Folk Music and the New Left in the Sixties by Michael Scott Cain

Folk Music and the New Left in the Sixties by Michael Scott Cain

Author:Michael Scott Cain
Language: eng
Format: epub
Publisher: McFarland & Company, Inc., Publishers
Published: 2019-05-27T16:00:00+00:00


Why a Generation Gap?

One reason would lie in sheer numbers. According to Todd Gitlin, the first generation of baby boomers turned eighteen in 1964. Between 1964 and 1970, 20,000,000 more reached the age of eighteen. These numbers are important because, as Gitlin says, “America’s young were not only multiplying, not only relatively rich, not only concentrated on campuses and, thanks to the mass media—visible as never before. Suppose they were, en masse, in motion, breaking out of the postwar consensus, out of complacency, out of good behavior and middle-class mores, out of bureaucratic order and the cold war mood. Then the unthinkable might be actual, the unprecedented possible. You could safely kick out the jams, dissolve the old hesitations, break with adults, be done with compromises, be done with it.”6

Because these young radicals had grown up in a postfigurative culture, where all power and authority were top-down, their parents had held the role of old wise men; what they said was the operational truth, even if it turned out to be, as was frequently the case, wrong. The problem was that the parents of these new eighteen-year-olds were as riddled with nothingness and nihilism as their children were, but they could not admit they were empty and were trying to cover their emptiness with the correct suburban lives, whiskey and tranquilizers, cocktail parties and television, career climbing for the men and homemaking for the women.
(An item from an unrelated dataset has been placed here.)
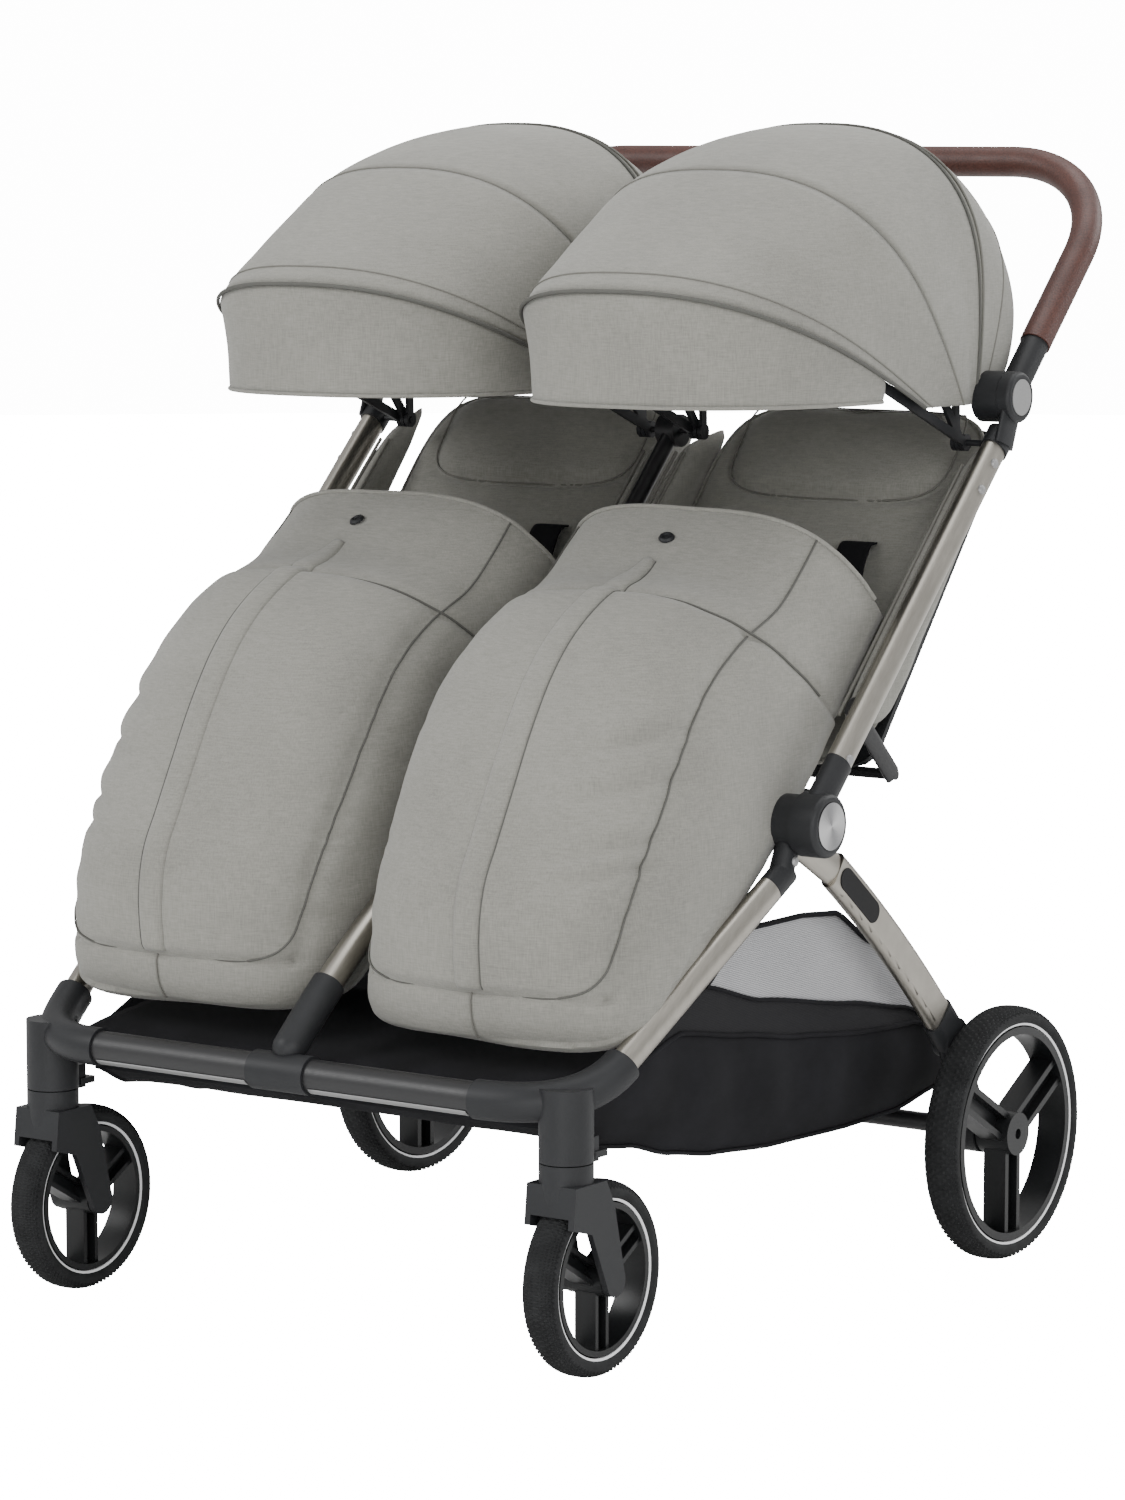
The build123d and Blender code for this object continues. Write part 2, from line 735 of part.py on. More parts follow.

It was a life in which conspicuous consumption tried to cover a lack of meaning, where suburban churches sold the good life and rural churches maintained the racism and sexism that characterized the age. When the civil rights movement began to take hold, most churches railed against the granting of rights to minorities.

When the young grew up in situations like these, could they do anything else but revolt? Could there be anything other than a generation gap? Parents had preached to their children to be idealistic, and when their children tried to live up to what they’d been taught, the parents were horrified.